Risalgono infatti già agli anni settanta copie più o meno conformi di vecchi Dinky, prodotti in metallo bianco soprattutto da artigiani britannici.
Ma a quei tempi lo spirito era forse diverso: si volevano ricreare alcuni soggetti introvabili, che tuttavia non avevano ancora raggiunto le quotazioni di oggi. Non so quanto ci fosse allora, in quelle iniziative artigianali, ciò che oggi si definisce un' "operazione nostalgia". Si trattava forse di qualcosa di meno raffinato, commercialmente parlando, di meno intenzionale. Non si voleva ricreare, ma semplicemente offrire qualcosa che in commercio non si trovava più. Poi con la fine degli anni settanta e gli anni ottanta, si è assistito a delle vere e proprie riedizioni: dagli Sport Cars, Verem e compagnia bella che hanno ripreso a più non posso la vecchia produzione Solido, ai Metosul, diventati a loro volta rari e ricercati dai collezionisti dei nostri giorni.

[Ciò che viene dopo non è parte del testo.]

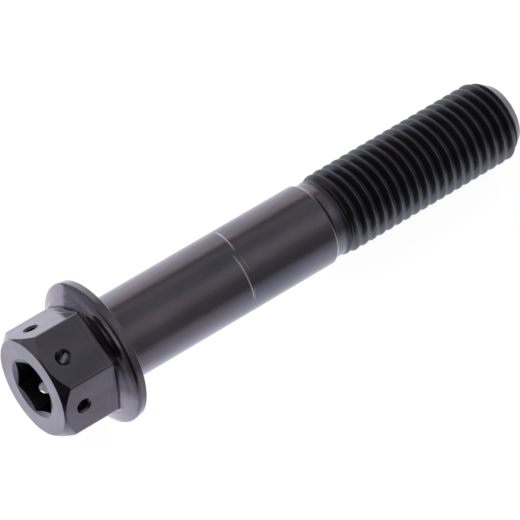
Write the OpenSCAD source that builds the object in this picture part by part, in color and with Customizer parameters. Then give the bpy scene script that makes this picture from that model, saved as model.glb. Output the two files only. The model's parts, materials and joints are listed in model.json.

Qualcuno, come Corgi, ha giocato la carta delle edizioni limitate e/o commemorative (ricordiamo la Ford Consul riedita nell'anno dell'anniversario della casa inglese), altri hanno ripercorso le strade dei vecchi artigiani inglesi proponendo anche modelli non strettamente derivati da quelli d'origine ma semplicemente ispirati ad essi. Altri ancora, come Minialuxe, hanno saputo e potuto creare delle operazioni di marketing senza dubbio accattivanti, sui cui risultati però ci sarebbe da interrogarsi; altri, infine, hanno provato, ma poi hanno dovuto gettare la spugna.
Operazione non troppo fortunata, quella di Norev di far rivivere il marchio CIJ. Rigorosamente made in China. |
Oggi il mercato del new vintage è vario e sfaccettato. L'uscita degli Atlas e l'espansione dei Dan Toys, che hanno iniziato a pescare anche nel mare magno della produzione Dinky inglese, con i primi Guy, confermano che un pubblico di appassionati esiste, e che non si tratta solo di collezionisti di poche pretese, interessati al massimo a mettere un soprammobile sulla credenza, tra la gondola veneziana e la campanina d'argento. Si tratta di collezionisti che comprendono la differenza di valore tra un pezzo originale e la sua copia, ma non disdegnano di mettere l'uno accanto all'altra, anche solo per spirito classificatorio o di completezza storica.
Con le copie si può "giocare", ci si può divertire senza troppi patemi, mentre sfido chiunque a maneggiare con noncuranza un pezzo da 400 o da 500 euro. Col new vintage si è forse recuperato un gusto per una certa essenzialità, andato perduto con le recenti produzioni, sempre più farcite di dettagli, di fotoincisioni, di pezzetti minuscoli che a volte creano solo accumulo di sensazioni senza regalare la visione generale di un modello. Il suo equilibrio, come si suol dire.
La varietà dell'offerta rende addirittura la definizione "new vintage" insufficiente, o quantomeno incompleta. Ma è comunque una tendenza da non sottovalutare, in un contesto in cui certe produzioni più tradizionali sembrano soffrire inesorabilmente di una mancanza di risposta da parte degli acquirenti. Il rischio di invadere il mercato con produzioni inutili o sovrabbondanti c'è; dall'altra parte, almeno finora, non si è assistito a un abbassamento delle quotazioni dei pezzi originali, perché in questo caso è ben evidente la distinzione fra nuova e vecchia produzione. Quando il flusso incontrollato degli Sport Cars, dei Verem e dei Solido ristampati si affacciò sul panorama degli anni ottanta, le quotazioni della Serie 100 calarono bruscamente perché: 1° non era passato abbastanza tempo dall'uscita dei modelli originali; 2° i collezionisti non percepirono sostanziali differenze fra i modelli d'epoca e quelli nuovi. Inoltre, molti ricercavano i vecchi Solido soprattutto per elaborarli e trasformarli, e l'arrivo delle ristampe fu sostanzialmente un'occasione per pagare molto meno dei modelli che sarebbero comunque stati destinati allo smontaggio e alla riverniciatura.